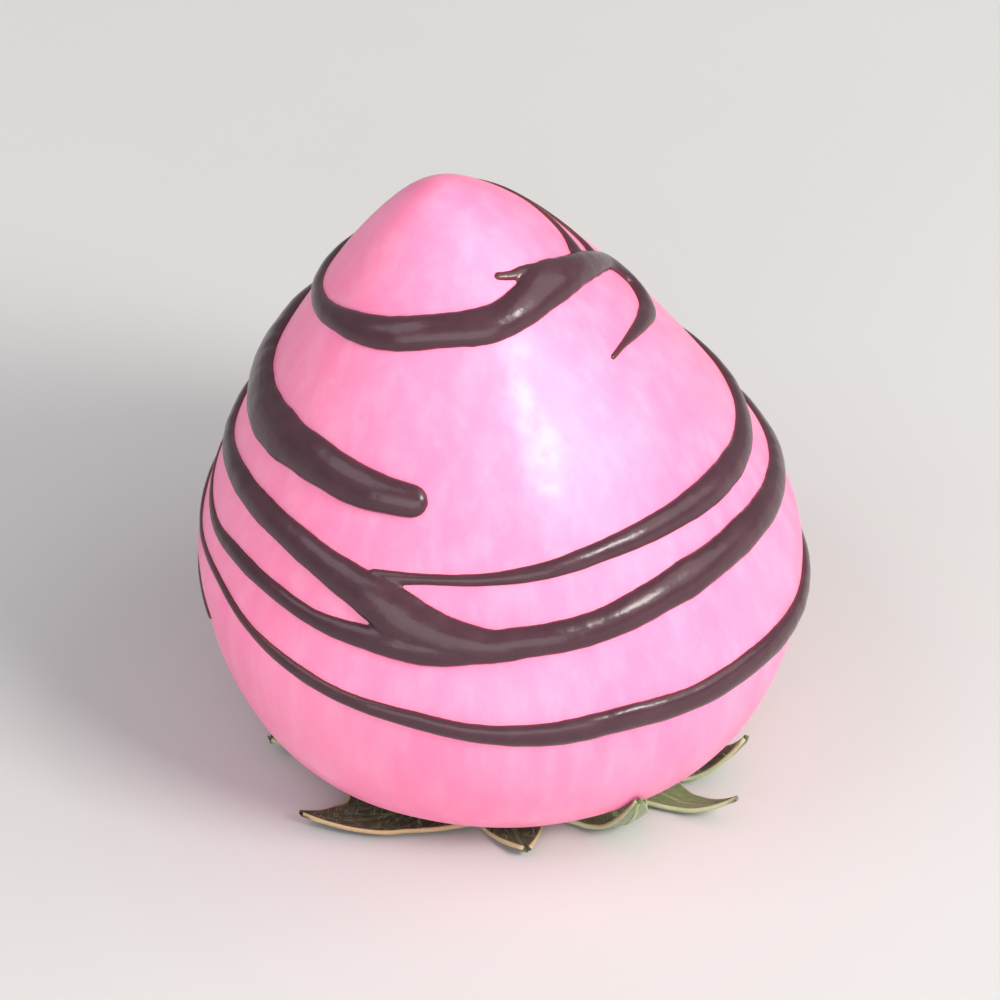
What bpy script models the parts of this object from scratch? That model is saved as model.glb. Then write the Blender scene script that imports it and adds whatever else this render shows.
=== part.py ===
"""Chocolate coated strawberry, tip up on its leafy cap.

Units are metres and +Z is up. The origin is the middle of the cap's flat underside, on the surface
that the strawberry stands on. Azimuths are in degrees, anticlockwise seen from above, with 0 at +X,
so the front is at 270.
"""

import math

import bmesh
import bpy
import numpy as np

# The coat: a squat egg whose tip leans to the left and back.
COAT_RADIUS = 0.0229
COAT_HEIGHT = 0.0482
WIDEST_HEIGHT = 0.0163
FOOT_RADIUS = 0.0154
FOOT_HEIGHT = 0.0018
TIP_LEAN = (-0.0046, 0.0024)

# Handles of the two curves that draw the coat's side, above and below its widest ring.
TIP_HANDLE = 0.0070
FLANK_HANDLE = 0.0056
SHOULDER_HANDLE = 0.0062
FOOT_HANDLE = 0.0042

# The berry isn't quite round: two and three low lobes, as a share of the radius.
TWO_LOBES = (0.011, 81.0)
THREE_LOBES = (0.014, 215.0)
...
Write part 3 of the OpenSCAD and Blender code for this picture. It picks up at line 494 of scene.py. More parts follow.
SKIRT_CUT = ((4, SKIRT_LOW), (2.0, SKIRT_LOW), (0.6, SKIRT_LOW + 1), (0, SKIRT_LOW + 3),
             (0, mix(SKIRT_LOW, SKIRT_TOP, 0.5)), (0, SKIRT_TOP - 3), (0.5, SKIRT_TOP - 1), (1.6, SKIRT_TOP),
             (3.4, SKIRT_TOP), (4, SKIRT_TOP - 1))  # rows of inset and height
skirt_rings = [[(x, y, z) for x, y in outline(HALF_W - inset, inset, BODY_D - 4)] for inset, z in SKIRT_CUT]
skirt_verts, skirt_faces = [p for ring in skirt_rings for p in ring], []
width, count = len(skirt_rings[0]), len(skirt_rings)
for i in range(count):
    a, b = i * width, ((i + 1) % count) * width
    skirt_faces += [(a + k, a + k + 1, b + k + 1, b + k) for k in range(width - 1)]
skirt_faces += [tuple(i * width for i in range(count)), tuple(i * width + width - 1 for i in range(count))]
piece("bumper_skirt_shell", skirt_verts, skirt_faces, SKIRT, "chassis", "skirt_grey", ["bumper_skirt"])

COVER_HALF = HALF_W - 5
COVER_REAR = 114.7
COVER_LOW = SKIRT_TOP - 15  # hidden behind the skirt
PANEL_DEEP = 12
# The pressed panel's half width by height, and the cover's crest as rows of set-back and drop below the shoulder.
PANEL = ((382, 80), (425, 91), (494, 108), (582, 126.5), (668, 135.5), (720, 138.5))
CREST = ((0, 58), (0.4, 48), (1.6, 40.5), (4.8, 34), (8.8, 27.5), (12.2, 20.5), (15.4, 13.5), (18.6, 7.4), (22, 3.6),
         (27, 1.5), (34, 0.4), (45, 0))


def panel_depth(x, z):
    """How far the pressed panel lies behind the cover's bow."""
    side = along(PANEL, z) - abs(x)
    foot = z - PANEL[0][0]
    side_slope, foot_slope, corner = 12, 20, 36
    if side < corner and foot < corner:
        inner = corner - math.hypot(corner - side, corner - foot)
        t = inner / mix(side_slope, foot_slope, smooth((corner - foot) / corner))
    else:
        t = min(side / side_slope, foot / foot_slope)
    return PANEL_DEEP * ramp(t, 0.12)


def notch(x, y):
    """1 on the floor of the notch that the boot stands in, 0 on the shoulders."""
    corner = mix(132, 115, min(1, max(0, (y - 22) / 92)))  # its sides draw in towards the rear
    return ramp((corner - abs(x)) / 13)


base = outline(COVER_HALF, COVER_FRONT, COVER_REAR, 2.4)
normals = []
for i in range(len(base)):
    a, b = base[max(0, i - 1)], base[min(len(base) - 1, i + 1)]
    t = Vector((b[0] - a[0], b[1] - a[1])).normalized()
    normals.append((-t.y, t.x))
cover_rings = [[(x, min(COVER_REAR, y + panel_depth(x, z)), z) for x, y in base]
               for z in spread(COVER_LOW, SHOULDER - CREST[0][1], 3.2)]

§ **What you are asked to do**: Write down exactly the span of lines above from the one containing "What bpy script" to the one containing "FOOT_HANDLE = 0.0042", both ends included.

§ **Exercise result**:
What bpy script models the parts of this object from scratch? That model is saved as model.glb. Then write the Blender scene script that imports it and adds whatever else this render shows.
=== part.py ===
"""Chocolate coated strawberry, tip up on its leafy cap.

Units are metres and +Z is up. The origin is the middle of the cap's flat underside, on the surface
that the strawberry stands on. Azimuths are in degrees, anticlockwise seen from above, with 0 at +X,
so the front is at 270.
"""

import math

import bmesh
import bpy
import numpy as np

# The coat: a squat egg whose tip leans to the left and back.
COAT_RADIUS = 0.0229
COAT_HEIGHT = 0.0482
WIDEST_HEIGHT = 0.0163
FOOT_RADIUS = 0.0154
FOOT_HEIGHT = 0.0018
TIP_LEAN = (-0.0046, 0.0024)

# Handles of the two curves that draw the coat's side, above and below its widest ring.
TIP_HANDLE = 0.0070
FLANK_HANDLE = 0.0056
SHOULDER_HANDLE = 0.0062
FOOT_HANDLE = 0.0042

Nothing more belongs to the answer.